Page 7 of Here & There

The choice is obvious. I don’t even need to think about it. I point my hands in the air, bend my knees, and jump.

Chapter 2

Mac

“What in the goddamned hell!”

I scowl at the shout coming from outside, my floured hands going still on my bread dough.

More muffled yelling sounds from outside my bar, though it’s lower now so I can’t make out the words.

“Goddammit, Stu,” I grumble.

There are two sets of doors between me and the beach, but I recognize our local town asshole’s voice. Stu getting into it with a tourist wouldn’t be breaking any records. He’s retired and spends all his time at the beach just outside my bar, rain or shine, doing annoyingly good watercolor landscapes. Last summer he got into it with a tourist going for a jog earlier than this. Shoved him into the water when he let his dog shit on the beach without cleaning it up.

Can’t say I blamed him for that one.

I’m in too foul a mood for this.

But the shouts seem to have stopped.
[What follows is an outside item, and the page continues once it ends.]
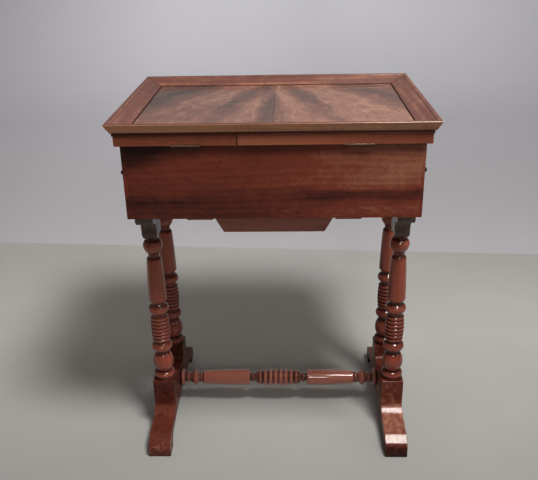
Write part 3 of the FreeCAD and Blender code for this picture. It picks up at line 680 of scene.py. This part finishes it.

I keep still a moment, listening just in case. Blissful silence continues. I turn back to my bread making, kneading my big-ass fists into the puffy white dough maybe a little more vigorously than necessary.

I’d blame Stu, but I was already pissed off. I could easily attribute my mood to the bread, since hardly any of my regular patrons order it. I sell most of it in loaves to the natural food store in town. I’m a bar owner, not a bread maker. I should quit making it. But I don’t want the starter to die. Plus, I like making bread. It’s like fishing, or backcountry hiking. It’s simple. Honest. Therapeutic.

But it’s not just the bread.

“Mac!”

God dammit. It was wishful thinking to think anything around here could take care of itself. I wash the flour and bits of dough off my hands and head for the door of the Rusty Dinghy, drying my hands off on a bar towel just as the barking starts.

My stomach twists.

That’s my dog.

I sprint the last few steps to the door. My fourteen-year-old son, Nate, is in charge of Tink when I’m at the Dinghy.

Normally, thinking about Nate makes my stomach ache. Things haven’t been good between us.

But Tink only barks like that when there’s trouble.

Panic seizes my chest as I flip the deadbolt and fling the heavy wooden door open like it’s a flimsy curtain. “Nate?” I yell.

Stu screws up his gray-bearded mug, sticking a finger in his ear. “Dammit, Mac, my hearing’s already going!”

“Where’s Nate?” If something happened to him…

“He’s fine,” Stu says, pointing his chin down to the water.

He’s right. Nate’s upright and walking. But my relief is short-lived, because Nate’s not alone. There’s a sopping-wet woman draped over his shoulder.

I take off down the beach. Tink bounds up the sand toward me, her leash trailing behind her. She barks as she reaches me, jumping in big leaps and spraying me with sand.

“I know, girl. I got it,” I say to my dog as I sprint past her.

An ancient, familiar panic has my whole body on a knife-edge by the time I reach them.

“Where are the rest of them?” I demand.

“She needs a towel!” Nate says, his prepubescent voice cracking.